ダッシュようちえん

2020年10月14日

 ある日、体育の授業を見ていると、幼稚園の園庭に目を奪われてしまいました。
 なぜなら、幼稚園児が右から左にダダダダーっと走っており、
 その中に一つだけ大きな影がドドドドーっとあったからです。
 大きな影は中川先生でした。中川先生の突進力に目が離せなくなりました。ブッチギリのゴールを決めたあとはニコニコ笑いながら汗をふきふき。それを何レースもしていたのです。
 [すごいな・・・」とつぶやくのと同時に、自然と幼稚園に足が向いていました。


 間近で見るかけっこは、凄まじいものでした。園庭にはたくさんの園児が自由に自分の好きなことしています。トンネルを掘っている子や山をこしらえている子、何かを作っている子などなど。その中を縫うように走っているのです。おまけに地面はほぼ砂ですし、穴掘りの跡があちらこちらにあるのでボコボコです。それはそれはアドベンチャーレースそのものです。
 あまりにも楽しそうだったので一緒に走りたくなってしまいました。
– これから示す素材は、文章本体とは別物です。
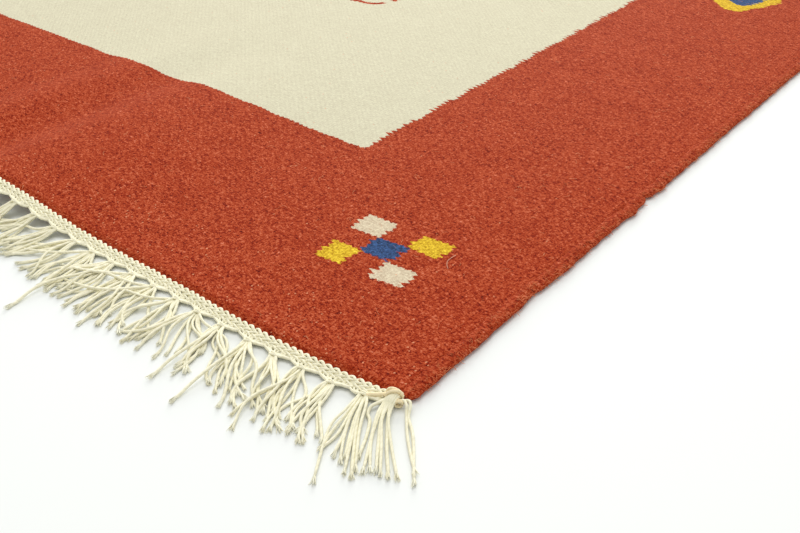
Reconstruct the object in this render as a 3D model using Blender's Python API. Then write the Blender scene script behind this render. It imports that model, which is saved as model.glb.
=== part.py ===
"""Flat-woven kilim rug, lying on a floor.

Five pieces: the woven wool web with its selvedges, a twined cotton band along each end,
and a knotted cotton fringe beyond each band.  X runs across the rug (weft), Y along it
(warp), Z up.  The origin is on the floor under the middle of the rug.
"""
import math

import bmesh
import bpy

# ---- the rug, in metres -----------------------------------------------------------------
RUG_WIDTH = 1.20            # selvedge to selvedge
RUG_LENGTH = 1.80           # woven wool, end band to end band
WEB_THICK = 0.0040
GAP = 0.0003                # clearance between neighbouring pieces

SELVEDGE_THICK = 0.0050     # the weft turns round doubled edge warps
SELVEDGE_WIDTH = 0.0080
SELVEDGE_ROUND = 0.0022     # from the widest point in to full thickness

BAND_WIDTH = 0.0105         # twined cotton heading
BAND_THICK = 0.0042

# ---- fringe -------------------------------------------------------------------------------
SPINE_WIDTH = 0.0035        # the row of knots, close against the band
SPINE_THICK = 0.0030
BUNDLES = 47                # knotted bundles between the two corner ones
FIRST_BUNDLE = 0.027        # from the selvedge
CORNER_BUNDLE = 0.010       # from the selvedge
KNOT_WIDTH = 0.0050
FAN_WIDTH = 0.0130          # a bundle's strands, spread near their ends
TIP_THICK = 0.0018          # one strand lying on the floor
FRINGE_LENGTH = 0.050
CORNER_LENGTH = 0.064

# How far the bundles lean from straight out, read across the front end from its right
# corner; positive leans towards that corner.
SWEEP_COLUMNS = ("from_corner", "lean_deg")
SWEEP = (
    (0.000, 30.0),
    (0.080, 32.0),
    (0.180, 22.0),
    (0.260, 2.0),
    (0.360, -12.0),
    (0.440, 8.0),
    (0.620, 14.0),
    (0.860, -10.0),
    (1.060, -4.0),
    (1.200, -28.0),
)

# Soft ripples that lift the front end off the floor.  Each falls away to nothing at its
# reach along the rug, and at its own half width on either side of the crest.
RIPPLE_COLUMNS = ("crest_x", "half_left", "half_right", "height", "reach")
RIPPLES = (
    (0.135, 0.055, 0.180, 0.0120, 0.46),
    (0.025, 0.055, 0.055, 0.0080, 0.48),
    (-0.340, 0.110, 0.090, 0.0040, 0.30),
)

# The shape of each end's outline near its corners: the corner is drawn in by its tied
# edge warps, and the web bows out a little beside it.
CORNER_COLUMNS = ("end", "side", "drawn_in", "bow")
CORNERS = (
    ("front", 1, 0.0065, 0.0028),
    ("front", -1, 0.0050, 0.0020),
    ("back", 1, 0.0045, 0.0024),
    ("back", -1, 0.0060, 0.0018),
)
DRAW_REACH = 0.030
BOW_PLACE = 0.120
BOW_REACH = 0.070

END_SIGN = {"front": -1, "back": 1}

RED_WOOL = {"color": (0.48, 0.065, 0.028, 1.0), "roughness": 0.95}
COTTON = {"color": (0.80, 0.74, 0.58, 1.0), "roughness": 0.90}


def rows(columns, table):
    """Yield each row of a table as a dictionary by column name."""
    for row in table:
        yield dict(zip(columns, row))


def bump(distance, half_width):
    """A smooth hill: 1 at its middle, 0 from half_width on."""
    share = min(abs(distance) / half_width, 1.0)
    return math.cos(0.5 * math.pi * share) ** 2


def lift(x, y):
    """Height of the rug's underside above the floor."""
    height = 0.0
    inward = max(y + 0.5 * RUG_LENGTH, 0.0)
    for ripple in rows(RIPPLE_COLUMNS, RIPPLES):
        across = x - ripple["crest_x"]
        half_width = ripple["half_right"] if across > 0 else ripple["half_left"]
        height += ripple["height"] * bump(across, half_width) * bump(inward, ripple["reach"])
    return height


def end_line(end, x):
    """Y of the web's edge at one end."""
    y = 0.5 * RUG_LENGTH
    for corner in rows(CORNER_COLUMNS, CORNERS):
        if corner["end"] == end:
            from_corner = 0.5 * RUG_WIDTH - corner["side"] * x
            y -= corner["drawn_in"] * math.exp(-from_corner / DRAW_REACH)
            y += corner["bow"] * math.exp(-(((from_corner - BOW_PLACE) / BOW_REACH) ** 2))
    return END_SIGN[end] * y


def lean_at(end, x):
    """Lean of the bundles from straight out, in radians, positive towards +X."""
    turn = 1 if end == "front" else -1
    from_corner = 0.5 * RUG_WIDTH - turn * x
    previous, following = SWEEP[0], SWEEP[-1]
    for low, high in zip(SWEEP, SWEEP[1:]):
        if low[0] <= from_corner <= high[0]:
            previous, following = low, high
    share = (from_corner - previous[0]) / (following[0] - previous[0])
    return turn * math.radians(previous[1] + share * (following[1] - previous[1]))


def even_steps(start, stop, step):
    """Values from start up to but not including stop, about one step apart."""
    count = max(1, round((stop - start) / step))
    return [start + (stop - start) * index / count for index in range(count)]


def column_places():
    """X of the web's grid lines: close together over the ripples and at the selvedges."""
    edge = 0.5 * RUG_WIDTH
    inner = edge - SELVEDGE_WIDTH
    middle = (
        even_steps(-inner, -0.46, 0.060)
        + even_steps(-0.46, -0.24, 0.037)
        + even_steps(-0.24, -0.04, 0.050)
        + even_steps(-0.04, 0.32, 0.0225)
        + even_steps(0.32, inner, 0.055)
        + [inner]
    )
    return [-edge, -edge + SELVEDGE_ROUND] + middle + [edge - SELVEDGE_ROUND, edge]


def row_places():
    """Y of the web's grid lines: close together where the front end ripples."""
    edge = 0.5 * RUG_LENGTH
    return even_steps(-edge, -0.42, 0.040) + even_steps(-0.42, edge - 0.12, 0.110) + [edge - 0.06, edge]


def selvedge_section(x):
    """Thickness of the web at x, and how far its underside curls up off the floor."""
    inward = 0.5 * RUG_WIDTH - abs(x)
    if inward < 0.5 * SELVEDGE_ROUND:
        return 0.40 * SELVEDGE_THICK, 0.30 * SELVEDGE_THICK
    if inward < 0.5 * (SELVEDGE_ROUND + SELVEDGE_WIDTH):
        return SELVEDGE_THICK, 0.0
    return WEB_THICK, 0.0


def thicken(sheet, underside, thickness):
    """Close a flat sheet into a solid between its underside and its top."""
    lower = sheet.verts[:]
    extruded = bmesh.ops.extrude_face_region(sheet, geom=sheet.faces[:])["geom"]
    upper = [item for item in extruded if isinstance(item, bmesh.types.BMVert)]
    for vertex in upper:
        vertex.co.z = underside(vertex.co.x, vertex.co.y) + thickness(vertex.co.x, vertex.co.y)
    for vertex in lower:
        vertex.co.z = underside(vertex.co.x, vertex.co.y)
    bmesh.ops.recalc_face_normals(sheet, faces=sheet.faces[:])


def finish_piece(name, sheet, finish):
    """Turn the finished bmesh into a named object with its own material."""
    bmesh.ops.triangulate(sheet, faces=sheet.faces[:])
    mesh = bpy.data.meshes.new(name)
    sheet.to_mesh(mesh)
    sheet.free()
    material = bpy.data.materials.new(name + "_finish")
    material.use_nodes = True
    shader = material.node_tree.nodes["Principled BSDF"]
    shader.inputs["Base Color"].default_value = finish["color"]
    shader.inputs["Roughness"].default_value = finish["roughness"]
    shader.inputs["Metallic"].default_value = 0.0
    mesh.materials.append(material)
    piece = bpy.data.objects.new(name, mesh)
    bpy.context.scene.collection.objects.link(piece)


def make_web():
    """The woven wool web, selvedge to selvedge, lying flat but for its ripples."""
    columns, lines = column_places(), row_places()
    sheet = bmesh.new()
    bmesh.ops.create_grid(sheet, x_segments=len(columns) - 1, y_segments=len(lines) - 1, size=0.5)
    for vertex in sheet.verts:
        column = round((vertex.co.x + 0.5) * (len(columns) - 1))
        line = round((vertex.co.y + 0.5) * (len(lines) - 1))
        x, y = columns[column], lines[line]
        end = "front" if y < 0 else "back"
        outline = end_line(end, x) - END_SIGN[end] * 0.5 * RUG_LENGTH
        nearness = max(0.0, 1.0 - (0.5 * RUG_LENGTH - abs(y)) / BOW_PLACE)
        vertex.co = (x, y + outline * nearness, 0.0)

    def underside(x, y):
        return lift(x, y) + selvedge_section(x)[1]

    def thickness(x, _y):
        return selvedge_section(x)[0]

    thicken(sheet, underside, thickness)
    finish_piece("woven_web", sheet, RED_WOOL)


def strip(places, end, inner_offset, width):
    """A one-quad-wide strip that follows one end's line, as an open flat sheet."""
    sign = END_SIGN[end]
    sheet = bmesh.new()
    start = [sheet.verts.new((x, end_line(end, x) + sign * inner_offset, 0.0)) for x in places]
    edges = [sheet.edges.new(pair) for pair in zip(start, start[1:])]
    outer = []
    extruded = bmesh.ops.extrude_edge_only(sheet, edges=edges)["geom"]
    for item in extruded:
        if isinstance(item, bmesh.types.BMVert):
            item.co.y += sign * width
        if isinstance(item, bmesh.types.BMEdge):
            outer.append(item)
    return sheet, outer


def make_band(end):
    """The twined cotton band that locks the last wool weft in."""
    sheet, _ = strip(column_places()[1:-1], end, GAP, BAND_WIDTH)

    def thickness(_x, _y):
        return BAND_THICK

    thicken(sheet, lift, thickness)
    finish_piece("end_band_" + end, sheet, COTTON)


def bundle_places():
    """X of every knotted bundle, with its length, from one corner to the other."""
    edge = 0.5 * RUG_WIDTH
    pitch = (RUG_WIDTH - 2 * FIRST_BUNDLE) / (BUNDLES - 1)
    inner = [(-edge + FIRST_BUNDLE + pitch * index, FRINGE_LENGTH) for index in range(BUNDLES)]
    corner = edge - CORNER_BUNDLE
    return [(-corner, CORNER_LENGTH)] + inner + [(corner, CORNER_LENGTH)]


def extrude_bundle(sheet, edge, end, x, length):
    """Draw one bundle out of the spine: narrow at its knot, fanned towards its ends."""
    sign, lean = END_SIGN[end], lean_at(end, x)
    middle_y = sum(vertex.co.y for vertex in edge.verts) / 2
    for share, width in ((0.30, 0.70 * FAN_WIDTH), (0.70, FAN_WIDTH), (1.0, 0.80 * FAN_WIDTH)):
        out = bmesh.ops.extrude_edge_only(sheet, edges=[edge])["geom"]
        ends = [item for item in out if isinstance(item, bmesh.types.BMVert)]
        edge = next(item for item in out if isinstance(item, bmesh.types.BMEdge))
        ends.sort(key=lambda vertex: vertex.co.x)
        for vertex, side in zip(ends, (-1, 1)):
            reach = share * length
            vertex.co.x = x + reach * math.sin(lean) + side * 0.5 * width * math.cos(lean)
            vertex.co.y = middle_y + sign * (
                reach * math.cos(lean) - side * 0.5 * width * math.sin(lean)
            )


def make_fringe(end):
    """All of one end's knotted bundles as one comb, its spine the row of knots."""
    places = []
    for x, _ in bundle_places():
        places += [x - 0.5 * KNOT_WIDTH, x + 0.5 * KNOT_WIDTH]
    sheet, outer = strip(places, end, BAND_WIDTH + 2 * GAP, SPINE_WIDTH)
    for x, length in bundle_places():
        root = min(outer, key=lambda edge: abs(sum(v.co.x for v in edge.verts) / 2 - x))
        extrude_bundle(sheet, root, end, x, length)

    def beyond_spine(x, y):
        spine_edge = abs(end_line(end, x)) + BAND_WIDTH + 2 * GAP + SPINE_WIDTH
        return min(max((abs(y) - spine_edge) / (0.7 * FRINGE_LENGTH), 0.0), 1.0)

    def underside(x, y):
        return lift(x, y) * (1.0 - beyond_spine(x, y)) ** 2

    def thickness(x, y):
        return SPINE_THICK + (TIP_THICK - SPINE_THICK) * beyond_spine(x, y)

    thicken(sheet, underside, thickness)
    finish_piece("fringe_" + end, sheet, COTTON)


def main():
    for leftover in list(bpy.data.objects):
        bpy.data.objects.remove(leftover)
    make_web()
    for end in END_SIGN:
        make_band(end)
        make_fringe(end)


main()
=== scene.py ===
"""Looks of a flat-woven kilim rug lying on a white floor.

Wool web with a chart of borders and motifs, wool selvedges, twined cotton headings, and
knotted cotton fringes.  X runs along the weft, Y along the warp, Z up, in metres.
"""
import math
import random

import bpy
import numpy as np
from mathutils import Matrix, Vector, noise


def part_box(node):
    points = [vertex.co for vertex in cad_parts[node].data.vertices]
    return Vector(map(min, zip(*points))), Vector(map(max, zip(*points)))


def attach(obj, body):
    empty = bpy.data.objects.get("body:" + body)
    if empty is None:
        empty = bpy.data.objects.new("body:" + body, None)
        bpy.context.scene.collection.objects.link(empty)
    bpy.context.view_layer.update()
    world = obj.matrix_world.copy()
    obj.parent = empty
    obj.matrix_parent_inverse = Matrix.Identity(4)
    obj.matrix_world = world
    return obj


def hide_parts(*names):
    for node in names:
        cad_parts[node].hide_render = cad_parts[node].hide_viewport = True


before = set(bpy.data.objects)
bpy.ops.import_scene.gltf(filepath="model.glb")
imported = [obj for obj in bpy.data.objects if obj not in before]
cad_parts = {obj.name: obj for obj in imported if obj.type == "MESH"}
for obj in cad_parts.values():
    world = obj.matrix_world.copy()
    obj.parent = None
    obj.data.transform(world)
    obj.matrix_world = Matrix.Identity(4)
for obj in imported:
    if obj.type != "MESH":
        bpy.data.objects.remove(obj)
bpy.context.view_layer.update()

web_low, web_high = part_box("woven_web")

# ---- sizes that the frame was built to ----------------------------------------------------
RUG_WIDTH = web_high[0] - web_low[0]
RUG_LENGTH = 1.80
WEB_THICK = 0.0040
END_SIGN = {"front": -1, "back": 1}

# Soft ripples that lift the front end off the floor.
RIPPLE_COLUMNS = ("crest_x", "half_left", "half_right", "height", "reach")
RIPPLES = (
    (0.135, 0.055, 0.180, 0.0120, 0.46),
    (0.025, 0.055, 0.055, 0.0080, 0.48),
    (-0.340, 0.110, 0.090, 0.0040, 0.30),
)

# Each corner is drawn in by its tied edge warps, and the web bows out a little beside it.
CORNER_COLUMNS = ("end", "side", "drawn_in", "bow")
CORNERS = (
    ("front", 1, 0.0065, 0.0028),
    ("front", -1, 0.0050, 0.0020),
    ("back", 1, 0.0045, 0.0024),
    ("back", -1, 0.0060, 0.0018),
)
DRAW_REACH = 0.030
BOW_PLACE = 0.120
BOW_REACH = 0.070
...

レースの参加を申し出ると、「チャボ小屋にタッチして戻ってくるんだよ。」、「先生はね、みんなより後ろからスタートだよ。」と子どもたちが教えてくれました。
 中川先生とみさき先生もスタートの位置につきました。みさき先生は僕が「運動あそび」を教えていたので、負ける訳にはいきません。

スタート!
 地面に足が取られひざが抜けそうになり、、しゃがんで遊んでいる子を避け、走っている子が周囲にいるので危ない危ない。
 転んだ子を助けているとレース終了。いっさいお構いなしに走っていた中川先生とみさき先生はやはりすごい。(笑)
 悔しさ半分、俄然やる気が出て2レース目。
 スタート前に、走るルートを見定めGO!
 チャボ小屋まではトップ!
 しかし、残念。ゴール前で中川先生に抜かれてしまいました。
 園児にありがとうとバイバイを言って幼稚園を後にしました。
 「あ~楽しかった。」

 幼稚園の園庭には、秋の森のドングリのように、子どもたちの生きる力がたわわに実っていました。